I would say it is NOT impossible that a project like this could make a positive contribution to the University. But I think that this project is going about it in completely the wrong way.

To put it simply to its backers, you're going about it backward. If you're interested in anything more than networking with famous people, you have to get the song right first. At least make a demo, bro. Every major piece of music in the MMB canon was written or arranged by a student. Yes, Louis Elbel wrote "The Victors" in 1898, and Lawton and Moore wrote "Varsity" in 1911. But Joe Carl and Al Ahronheim wrote and arranged "Let's Go Blue" in the mid-'70's, and it spread like wildfire throughout the country. My point is, maybe get some lyrics and music down before you tweet at Eminem or ask for funding from CSG.

Tuesday, December 30, 2014


Welcome home.
"Carry your world, I'll carry your world."

We're not going to be fair to him.  On some level, I'm OK with that, because there will be a compensation package commensurate to that burden.  But I also know that he's coming back and he knows the expectations and he relishes it.  He knows he can do it and he knows if he does, he becomes a legend, even more than he already may have been in our eyes.

For the last few weeks, I couldn't even bring myself to type his name, for fear that it was an illusion and saying it would shatter the well crafted fiction/delusion we had imagined for ourselves.  The most fascinating part of this is how the Michigan fan base, or at least the part I follow because there's a rationality even in the most irrational of times, one factionalized and divided, united under one banner. Our provincialism be damned, we fought against the NFL reporters and their agendas, and the unwavering belief that every day that he didn't say no was a day closer to him coming home.  Then the plane landed at Metro, and he was home, he was back.

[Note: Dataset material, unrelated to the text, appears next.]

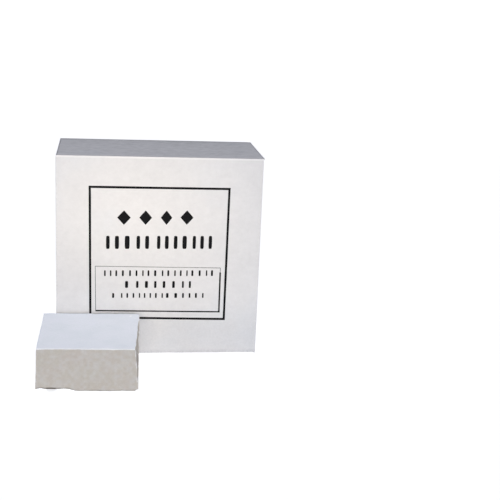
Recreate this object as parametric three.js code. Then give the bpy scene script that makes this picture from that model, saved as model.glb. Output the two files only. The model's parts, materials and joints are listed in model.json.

There has been a tremendous amount of Biblical imagery thrown around in the last month.  Part of this is because it's one of the easiest cultural references to make, even in a more secular world, the references are still well known.  When Paine wrote Common Sense and The Crisis, he often sprinkled in Biblical references to give weight and gravitas to his arguments while still making them accessible to the common men and women of the colonies whom he sought to persuade.  I think we made use of these references because we know what Ufer taught us, or our parents or our grandparents: "Michigan football is a religion and Saturday's the holy day of obligation." Or as John U. Bacon said "Michigan football is a religion, not a business, and something economics can't accurately explain."  We've thrown our phrases like "prodigal son", "second coming", "wandering in the desert" and yet, we have to know in doing this, it's placing a ridiculous amount of expectation on one man.  But it is because that fandom is a faith, secular as it might be, but residing on a belief in the unseen, on "miracles", it sometimes come down to needing to believe in one man, because hope is still the most powerful fuel that fandom runs on.

In Gods and Generals, a Michigan native gets to give a nice little monologue, built on the Roman Civil War for a direct parallel to the American Civil War.  Watching as Union troops head to a slaughter on Mayre's Heights because Burnside is the latest in a string of generals not up to the challenge of leading the Army of the Potomac, Jeff Daniels, as Col. Joshua Lawrence Chamberlain begins by saying:

"How swiftly Caesar had surmounted the icy Alps and in his mind conceived immense upheavals, coming war. When he reached the water of the Little Rubicon, clearly to the leader through the murky night appeared a mighty image of his country in distress, grief in her face, her white hair streaming from her tower-crowned head, with tresses torn and shoulders bare she stood before him."

I believe that he knows this.  He's been told this by an Michigan fan, alum, teammate, booster, or general believer who can get his ear for one moment that his school is in distress.  He had to know and I think he wants to know that what was can be again and he may be the only one to do it.  It may not be the perfect moment or opportunity, but you don't get to pick when these moments come along.  He seized the moment because the moment was there.  And now we wait.

It will be a long eight months between now and fall camp.  There will be recruiting battles to try and salvage.  There will be anticipation for Spring Ball and debates and discussions. We'll know nothing and believe we know everything.  This is as it should be.  We will suffer the slings and arrows of the rest of the college football world.  We must because as much as people say college football is better when Michigan is great, they also know that they enjoy attacking Michigan because, well, uneasy lies the head that wears a crown.  While that crown has not been national or even a B1G championship of late, the #915 is still there.

He is not Bo, but he reveres him at least as much as we do, and while that may not mean anything anymore, it's a Hell of a place to start.  Until that Thursday night in Salt Lake City in August, we must survive on belief that it will be better.

So here's to that.  Welcome home, Coach Harbaugh.

"Heaven we hope is just up the road.
Show me the way, lord because I am about to explode."